Atualmente, os deputados e vereadores são eleitos no sistema proporcional, no qual o eleitor vota nos candidatos ou na legenda dos partidos e as cadeiras no Legislativo são distribuídas na proporção do total de votos obtidos pelas siglas.
Já o voto distrital puro, defendido por Fernando Henrique, prevê a divisão do município ou dos Estados em distritos, nos quais cada partido teria apenas um candidato, como numa votação majoritária. O candidato mais votados no distrito é eleito.
Num exemplo simples: o Estado de São Paulo, que hoje tem 70 deputados federais, poderia ser dividido em 70 distritos. Seriam 70 eleições majoritárias para a composição da bancada paulista na Câmara dos Deputados. Fernando Henrique argumentou que esse sistema permitiria uma ligação maior entre o eleitor e o eleito e, desse modo, uma cobrança mais efetiva de seu desempenho como parlamentar.
Além disso, a mudança ajudaria a fortalecer os partidos e a própria a governabilidade. Hoje, explicou, o presidente da República (seja ele quem for) tem que negociar, praticamente, com cada um dos deputados, que atuam de forma muito independente dos partidos.

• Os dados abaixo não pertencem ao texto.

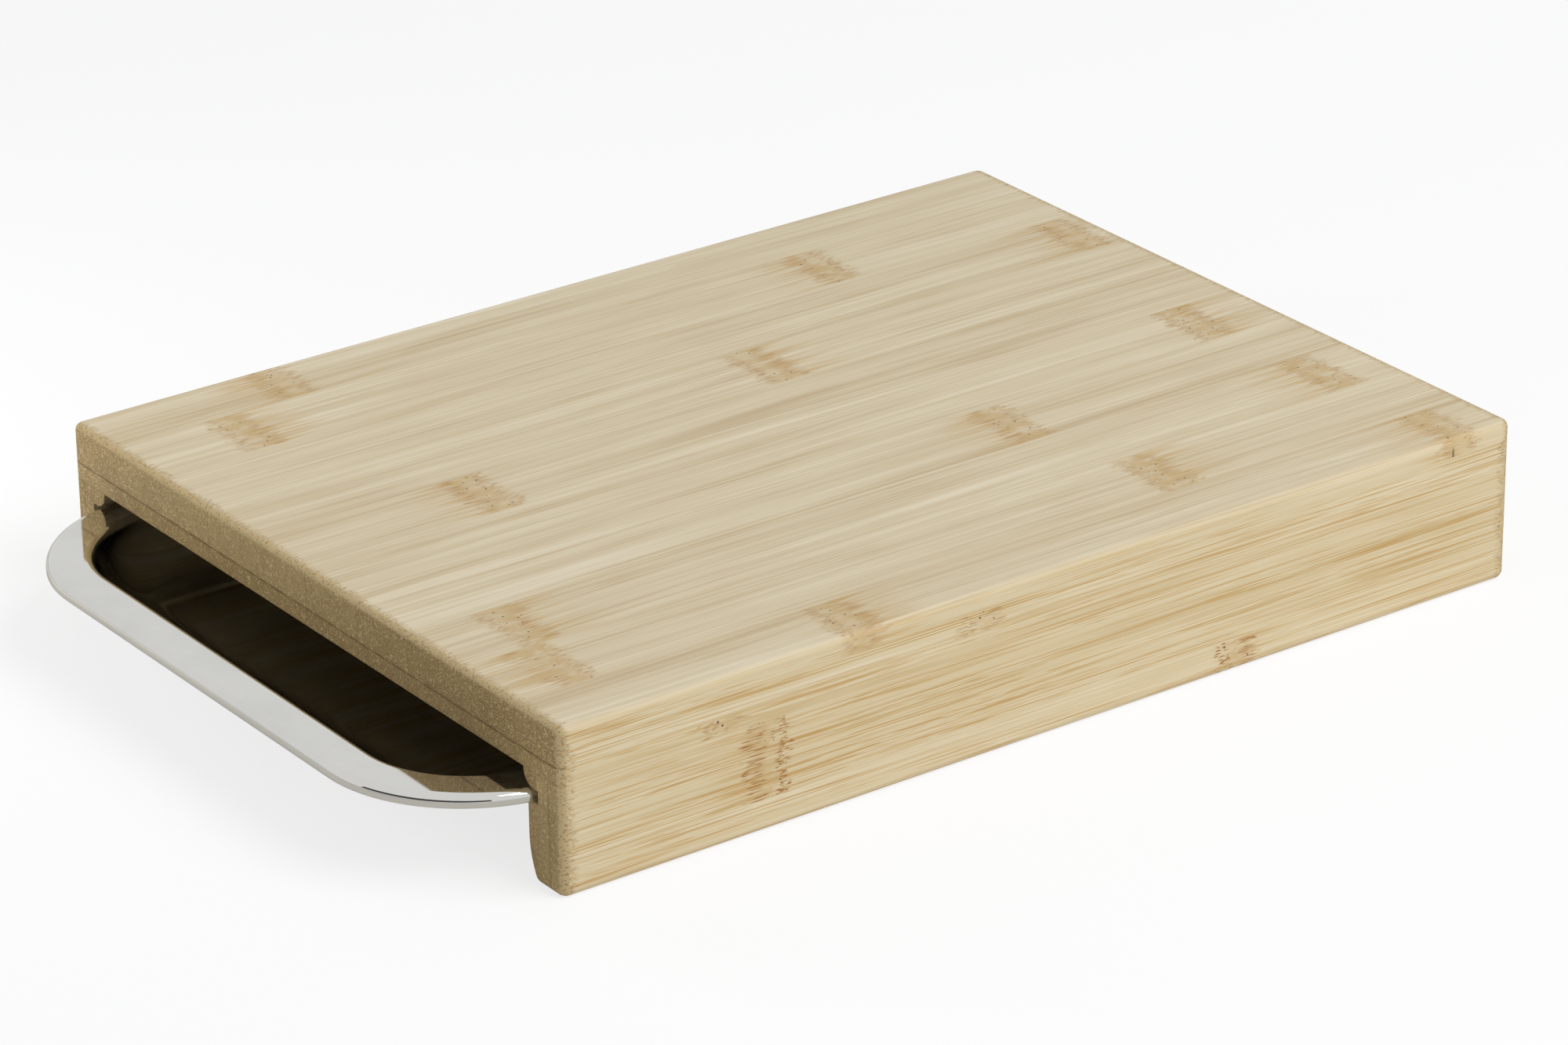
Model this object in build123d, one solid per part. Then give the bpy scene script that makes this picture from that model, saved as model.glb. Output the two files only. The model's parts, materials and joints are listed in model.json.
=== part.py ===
from build123d import *
from math import floor
import os

# Bamboo cutting board on two grooved side rails, with a pressed steel tray that slides under it.
# Millimetres. Z is up, the grain of the cutting panel runs along Y, and the tray pulls out towards -Y.
# The origin is on the table, under the middle of the whole object with the tray drawn out as shown.

# ---- board, outside ----
board_length = 330.0
board_width = 250.0
corner_round = 3.0            # upright corners
top_round = 2.2               # edge round the cutting surface
foot_round = 2.6              # edge round the underside

# ---- cutting panel: three layers of strips, all laid along the board ----
face_ply = 5.8
core_ply = 6.0
under_ply = 5.2
strip_width = 25.7            # a full strip
edge_strip_width = 20.5       # the trimmed strip along the +X edge
narrowest_strip = 6.0         # a remainder thinner than this is left on its neighbour

# ---- rails: three upright layers, each of two strips, one above the other ----
rail_height = 33.0
rail_outer_ply = 5.5
rail_core_ply = 5.7
rail_inner_ply = 5.8
rail_foot_strip = 9.9         # height of the lower strip
lip_height = 5.0              # wood over the groove
lip_round = 4.6
groove_height = 4.0
groove_depth = 6.6            # measured from the inner face of the lip
relief = 2.0                  # the rail below the groove stands back this far from the lip
heel_height = 14.0            # below this the inner face curves away
heel_setback = 4.2
heel_round = 1.5

# ---- tray: one pressed sheet ----
sheet = 0.6
flange_height = 3.5           # the rim's turned-down edge
rim_width = 13.4              # from the flange to the mouth of the bowl
rim_corner = 45.0
rim_bend = 2.4
mouth_round = 2.3
mouth_underside = 0.65        # flat under that bend, which keeps the sheet's thickness there
bowl_depth = 15.0
bowl_draft = 20.0             # degrees from upright
bowl_floor_round = 18.5       # the wall runs into the floor in one wide sweep

# ---- fits ----
groove_side_gap = 1.2         # flange to the groove's wall, each side
groove_floor_gap = 0.3        # flange to the groove's floor
stop_gap = 0.5                # closed tray to the back rail
closed_overhang = 6.0         # how far the closed tray stands out of the front
rest_overhang = 35.6          # how far it stands out here, partly drawn out

# ---- worked out from the above ----
panel_height = face_ply + core_ply + under_ply
board_height = rail_height + panel_height
rail_thickness = rail_outer_ply + rail_core_ply + rail_inner_ply

half_width = board_width / 2
front_y = (rest_overhang - board_length) / 2
back_y = front_y + board_length
stop_y = back_y - rail_thickness

lip_x = half_width - rail_thickness
groove_x = lip_x + groove_depth
lower_x = lip_x + relief
groove_top = rail_height - lip_height
groove_floor = groove_top - groove_height

tray_width = 2 * (groove_x - groove_side_gap)
tray_front_y = front_y - rest_overhang
tray_length = board_length - rail_thickness - stop_gap + closed_overhang
flange_foot = groove_floor + groove_floor_gap
rim_top = flange_foot + flange_height


def block(x_ends, y_ends, z_ends):
    """A rectangular block between two ends along each axis."""
    ends = (x_ends, y_ends, z_ends)
    middle = [(start + end) / 2 for start, end in ends]
    size = [end - start for start, end in ends]
    return Pos(*middle) * Box(*size)


def rounded_board():
    """The outside of the whole board as one solid, with its edges rounded over."""
    form = block((-half_width, half_width), (front_y, back_y), (0, board_height))
    form = fillet(form.edges().filter_by(Axis.Z), corner_round)
    form = fillet(form.faces().sort_by(Axis.Z)[-1].edges(), top_round)
    return fillet(form.faces().sort_by(Axis.Z)[0].edges(), foot_round)


def strip_seams():
    """X of every seam of the panel from -X to +X, both outer faces included."""
    full_strips = floor((board_width - edge_strip_width) / strip_width)
    remainder = board_width - edge_strip_width - full_strips * strip_width
    if remainder < narrowest_strip:
        full_strips -= 1
    first_full = half_width - edge_strip_width - full_strips * strip_width
    inner_seams = [first_full + count * strip_width for count in range(full_strips + 1)]
    return [-half_width] + inner_seams + [half_width]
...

Já o deputado José Eduardo Cardozo (PT-SP), também presente ao seminário, ressaltou as distorções que o voto distrital puro pode causar, e defendeu o voto distrital misto, que teria parte dos parlamentares eleitos por distritos e outra de forma proporcional, como se dá hoje.
Ele citou como exemplo de distorção do voto distrital puro, uma eleição na Grã-Bretanha, onde os trabalhistas conseguiram 35,3 por cento dos votos totais, mas obtiveram 356 cadeiras (62 por cento do total), enquanto os conservadores alcançaram 32,3 por cento dos votos, mas apenas 198 cadeiras (34 por cento).
Mas Fernando Henrique considera que o distrital puro, por ser mais simples de ser explicado, tem maior poder de mobilização. Ele não vai resolver tudo, disse, mas pode levar a outras mudanças no sistema político brasileiro. ``Temos que focar, queremos dar o foco.''
Para começar, defendeu projeto do deputado tucano Arnaldo Madeira (SP), que prevê a introdução do voto distrital puro nas eleições municipais de 2008. ''Se não tivermos prazo, as coisas não se concretizam'', disse, ao justificar a pressa na adoção da medida. Perguntado se haveria tempo hábil para aprovar o projeto, respondeu: ``Tempo há quando há vontade para fazer''.
Fernando Henrique disse que o voto distrital poderia ocorrer nos municípios que podem ter dois turnos na eleição para prefeito.